Sawariya and Om Shanti Om have hit the silver screen. OSO is a runaway hit as expected, whereas Sawariya is trudging along, although Sony Pictures who debut in India with the mega-hyped Sawariya, would make us believe otherwise.
Bhansali is considered an Auteur…in India and abroad. He shares a love – hate relationship with the critics for various reasons. His films are anticipated with bated breath…right from casting to music to publicity and release. It’s an event in the cinema – calender of the country.
Sawariya was no different. It was the launch vehicle of Ranbir Kapoor, the 3rd generation of the Kapoor Klan and Sonam, another Kapoor, but daughter of Anil Kapoor. A star son and a star daughter being launched by presumably the biggest film maker in the country; a healthy budget, a Dostoeivsky short-story as original content and songs…the forte of SLB…all in one film. It couldn’t have been bigger than this.
Om Shanti Om, in contrast is a tongue in cheek film about the Hindi film industry…it jokes about yesteryear actors, acting styles and the innumerable Bollywood cliches that we love and hate. It is also a tribute to a narrative style that many say is on its last legs. OSO is a nostalgia laden roller coaster…at least in the 1st half. It has many a moment that congratulates Farah Khan, its director. Shah Rukh, playing an extra, is memorable. Deepika the lissome lass, all agree, is here to stay. The 9 minute star – studded song is grating and unnecessary but Hindi films have never been known to have strong 2nd halfs.
So one doesn’t mind OSO. One appreciates the Devil’s sense of humour.
Sense of humour is something that Bhansali doesn’t seem to have. Bhansali’s aesthetic is one of EXCESS. In laughter, tears, song, dance, melodrama…his leitmotif is excess. Excess can and has been an aesthetic. Film makers, past and present, have taken recourse and make memorable films. The same holds true for Bhansali.
From the fantastic palace setting of an Indian classical musician in Hum Dil De Chuke Sanam, its hyperloud Salman Khan to the prurient Aishwarya of the same film; Devdas’s melodrama in style and content; to the caricaturish Rani in Black to Ranbir’s imitation of Raj Kapoor (his grandfather) and the BLUE that pervades the entire film…Bhansali can be equated with a kitsch that is unique but sadly deliberate.
Sawariya takes place somewhere in sometime.
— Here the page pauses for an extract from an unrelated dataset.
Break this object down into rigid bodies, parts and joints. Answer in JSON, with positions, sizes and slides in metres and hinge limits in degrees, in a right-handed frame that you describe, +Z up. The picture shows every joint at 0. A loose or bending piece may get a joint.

A train, a guitar and what are they called ‘mirchi lights’ that decorate the pubs in this fantasy land give clues that this is located, rooted in…god knows where? A Buddha statue there, a mural here, a gandola, a bridge, a jazz pub, some whacked out (literally) prostitutes and fleeting extras inhabit this Tim Burtonish landscape. I think this idea of being Tim Burton might have weighed heavily on the film maker. Fantasy.
Fantasy. Place the film in a land and time that nobody knows. That land and time has its own rules; its own mores; its own customs and its own idiosyncracies. Nothing wrong with that. So Sakina and Ranbir the singer meet on deserted cobble-stoned streets that could be Venice. They meet, talk, share sweet-nothings and sing songs and pine…Ranbir for Sakina and Sakina for the mysterious, boxing bag weilding Salman Khan and Gulabji rooting for Ranbir.
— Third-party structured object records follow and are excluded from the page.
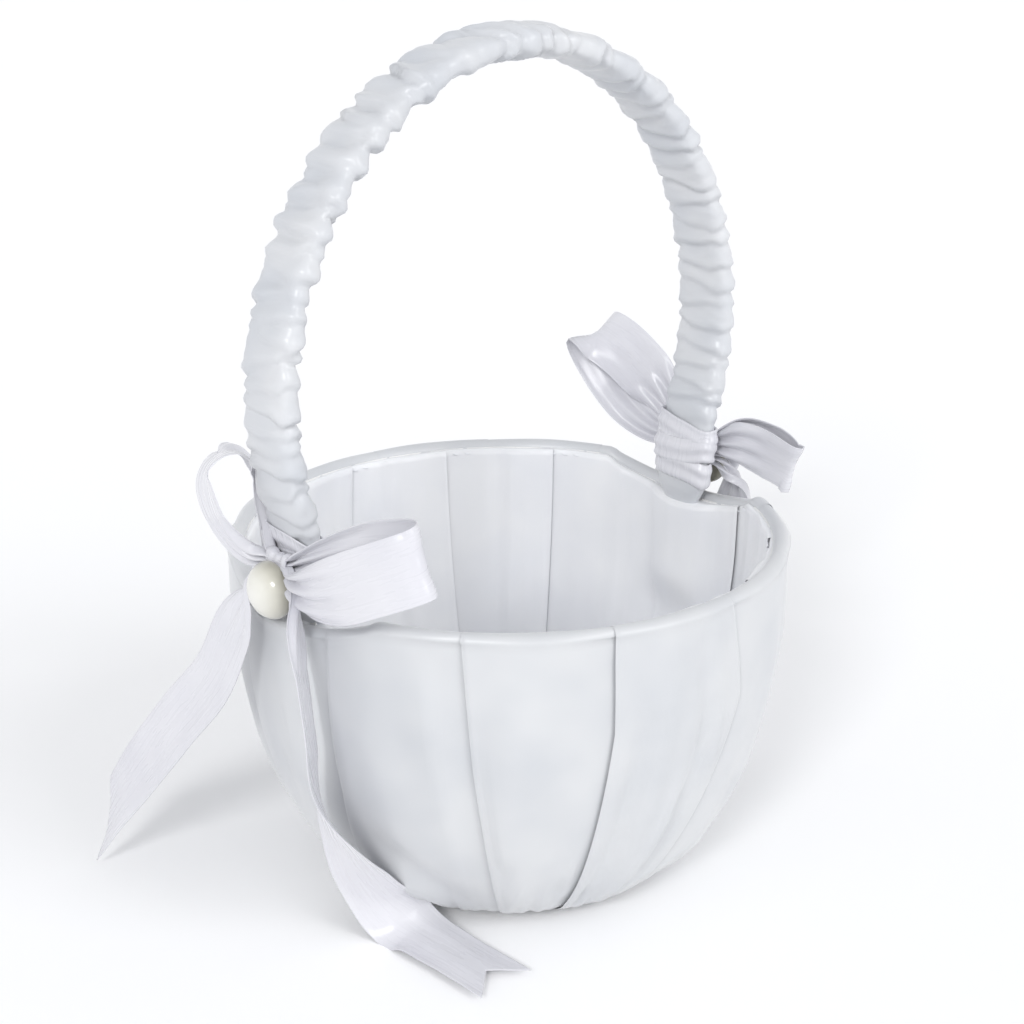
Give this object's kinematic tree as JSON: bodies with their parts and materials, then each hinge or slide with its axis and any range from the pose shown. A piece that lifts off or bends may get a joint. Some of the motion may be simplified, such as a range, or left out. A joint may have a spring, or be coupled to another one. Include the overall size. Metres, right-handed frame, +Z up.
{
  "type": "flower girl basket",
  "caption": "Small round satin-covered basket with a padded arch handle and a ribbon bow with a half pearl at each foot, for carrying petals.",
  "frame": {"origin": "middle of the flat underside that the basket stands on", "axes": "+Z up, the handle arches over in the XZ plane, bows at its feet on -X and +X"},
  "size_m": [0.167, 0.133, 0.2],
  "materials": {
    "satin": "white satin with a soft sheen, faintly cool",
    "ribbon": "white satin ribbon, brighter sheen",
    "shell_plastic": "plain moulded white plastic",
    "card": "stiff board under the floor cloth",
    "core_plastic": "plain white plastic strip",
    "wadding": "soft white wadding",
    "rivet_metal": "plain aluminium",
    "pearl": "warm pearl gloss with a soft lustre"
  },
  "bodies": {
    "root": {"base_disc": "satin", "bowl_shell": "shell_plastic", "outer_cover": "satin", "lining": "satin", "floor_card": "card", "floor_cloth": "satin", "handle_core": "core_plastic", "handle_wadding": "wadding", "handle_sleeve": "satin", "near_lower_rivet": "rivet_metal", "near_upper_rivet": "rivet_metal", "near_bow_tie": "ribbon", "near_bow_knot": "ribbon", "near_bow_loops": "ribbon", "near_bow_tails": "ribbon", "near_bow_pearl": "pearl", "far_lower_rivet": "rivet_metal", "far_upper_rivet": "rivet_metal", "far_bow_tie": "ribbon", "far_bow_knot": "ribbon", "far_bow_loops": "ribbon", "far_bow_tails": "ribbon", "far_bow_pearl": "pearl"}
  },
  "joints": []
}
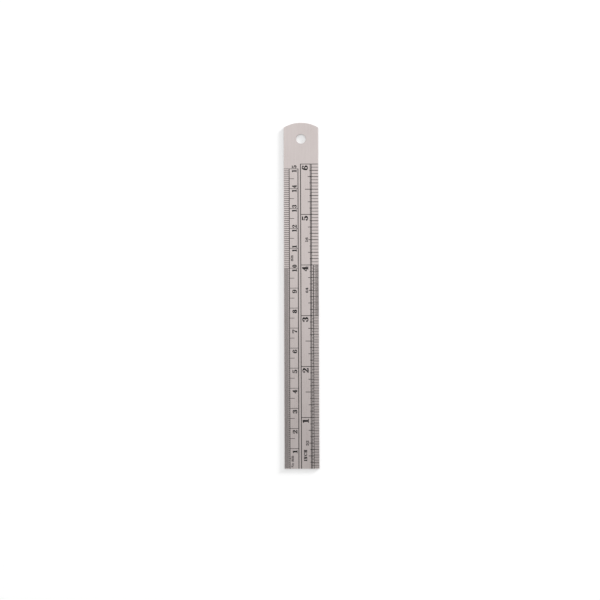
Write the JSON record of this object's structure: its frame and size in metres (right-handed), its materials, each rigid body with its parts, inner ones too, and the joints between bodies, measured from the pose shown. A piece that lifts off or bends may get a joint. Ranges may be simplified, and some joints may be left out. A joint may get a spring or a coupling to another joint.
{
  "type": "steel ruler",
  "caption": "Flat steel ruler, square at the zero end, rounded at the other with a hanging hole, with black-filled metric and inch graduations, numerals and ruled lines along its edges.",
  "frame": {"origin": "centre of the blade's underside: the middle of its length and width, on the face it lies on", "axes": "+X along the blade from the zero end to the end with the hanging hole, +Y towards the metric edge, +Z out of the graduated face"},
  "size_m": [0.1732, 0.0174, 0.0007],
  "materials": {
    "steel": "fine satin, brushed along the blade",
    "black_filling": "matt black filling"
  },
  "bodies": {
    "root": {"blade": "steel", "inch_border_line": "black_filling", "inch_division_line": "black_filling", "inch_eighth_marks": "black_filling", "inch_fine_line": "black_filling", "inch_half_marks": "black_filling", "inch_label_16": "black_filling", "inch_label_32": "black_filling", "inch_label_64": "black_filling", "inch_label_unit": "black_filling", "inch_numeral_1": "black_filling", "inch_numeral_2": "black_filling", "inch_numeral_3": "black_filling", "inch_numeral_4": "black_filling", "inch_numeral_5": "black_filling", "inch_numeral_6": "black_filling", "inch_quarter_marks": "black_filling", "inch_sixteenth_marks": "black_filling", "inch_sixty_fourth_marks": "black_filling", "inch_thirty_second_marks": "black_filling", "inch_whole_marks": "black_filling", "metric_border_line": "black_filling", "metric_centimetre_marks": "black_filling", "metric_division_line": "black_filling", "metric_half_centimetre_marks": "black_filling", "metric_half_millimetre_marks": "black_filling", "metric_label_half_millimetre": "black_filling", "metric_label_millimetre": "black_filling", "metric_millimetre_marks": "black_filling", "metric_numeral_01": "black_filling", "metric_numeral_02": "black_filling", "metric_numeral_03": "black_filling", "metric_numeral_04": "black_filling", "metric_numeral_05": "black_filling", "metric_numeral_06": "black_filling", "metric_numeral_07": "black_filling", "metric_numeral_08": "black_filling", "metric_numeral_09": "black_filling", "metric_numeral_10": "black_filling", "metric_numeral_11": "black_filling", "metric_numeral_12": "black_filling", "metric_numeral_13": "black_filling", "metric_numeral_14": "black_filling", "metric_numeral_15": "black_filling"}
  },
  "joints": []
}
Ranbir the lover falters in love and the 2nd half is him trying to redeem himself…with a little help from Rani, the prostitite with a conscience. You need a climax to end a film and as things would be Sakina is on the verge of falling in love with Ranbir when the bag weilding Khan called Imaan enters once again muttering ‘Masha Allah’ and all’s well. Er…not really.
By then you are BLUE. Blue is the reigning color of the film. There is enough Blue to last a lifetime. Who is an Auteur? One who has a vision or one who imposes a vision? Is it a way of making a film? Is it an approach to art? Is it an approach to the language of the medium? Is it in making one’s own distinct dialect?
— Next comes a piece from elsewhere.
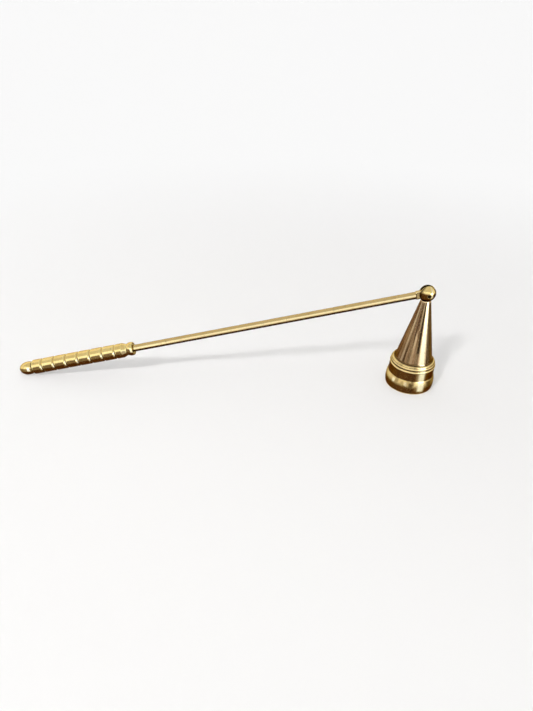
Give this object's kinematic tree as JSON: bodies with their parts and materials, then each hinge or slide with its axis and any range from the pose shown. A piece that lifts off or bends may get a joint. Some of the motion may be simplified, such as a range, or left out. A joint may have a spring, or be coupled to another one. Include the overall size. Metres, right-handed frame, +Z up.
{
  "type": "candle snuffer",
  "caption": "Candle snuffer: a hollow conical bell with a moulded skirt, hinged by a slotted ball to a long slim rod with a turned, grooved grip and an olive-shaped pommel.",
  "frame": {"origin": "centre of the footprint, on the plane the bell's mouth and the pommel rest on", "axes": "+X along the handle towards the bell, +Y along the hinge pin, +Z up"},
  "size_m": [0.293, 0.0332, 0.0745],
  "materials": {
    "drawn_brass": "polished, aged",
    "turned_brass": "polished, aged",
    "cone_brass": "polished, aged",
    "collar_brass": "polished, aged",
    "fastener_brass": "dull, aged"
  },
  "bodies": {
    "handle": {"rod": "drawn_brass", "ferrule": "turned_brass", "grip": "turned_brass", "pommel": "turned_brass"},
    "bell": {"swivel_ball": "turned_brass", "pivot_pin": "fastener_brass", "bell_cone": "cone_brass", "bell_collar": "collar_brass", "clamp_washer": "fastener_brass", "clamp_screw": "fastener_brass"}
  },
  "joints": [
    {"name": "bell_swing", "type": "hinge", "parent": "handle", "child": "bell", "pos_m": [0.12987, 0, 0.0692], "axis": [0, -1, 0], "range_deg": [-2.5, 209]}
  ]
}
Bhansali’s films are Bhansali’s films. And so is Karan Johar’s and Rakesh Roshan’s. Means that everybody in India is an auteur. Is it so?
Bhansali’s are angst ridden tales of unrequited love, great suffering, masochistic heroes, sacrificing heroines, unreasonable emotions…his films have grand passions and grander settings. True. But grandiose ideas, a big budget, a stellar cast maketh not a film.
Bhansali no matter what his problems was a great choreographer. I say WAS, because with Sawariya, Bhansali has reached the nadir as far as song picturzation is considered. The Rani + gang song is one of the worst in recent times. The Id song is bizarre to say the least.
Bollywood makes musicals. Sawariya too is a musical but what went wrong…?
Is it a showreel gone wrong? Or is it about a director who is overwhelmed by his IDEA about HIMSELF. It has happened in the past. Your own art and craft or one’s assumptions about one’s art becomes bigger, more important and powerful so as to blinker the maker’s vision.
Why do the 2 shots of the sprawling city with a train chugging exist? Does it represent something? Is the director hinting at something? About the caged existence of Gulabji, the prostitute, and the forgotten Parsi/Christian landlady played endearingly by Zohra Sehgal? Why does the cardboard wall of the set move when Ranbir writes Sakina’s name for the first time?
Why do we as audience are unable to willingly suspend our disbelief, wink at the fantasy and move on with the story of love, redemption, pain, suffering and enjoy a catharsis? Why don’t we cheer for Sakina’s foolish belief that Imaan, her love will return. Why don’t we also not root for Raj’s love for Sakina? Clap when he burns the letter. Cry when he feels the pangs of guilt?
Because the idea of ‘OPUS’ smothers love, feeling, emotion, sentiment of the young protagonists. Because the IDEE FIXE of the director is the director himself. And not the story. It’s time Bhansali needed a Knight.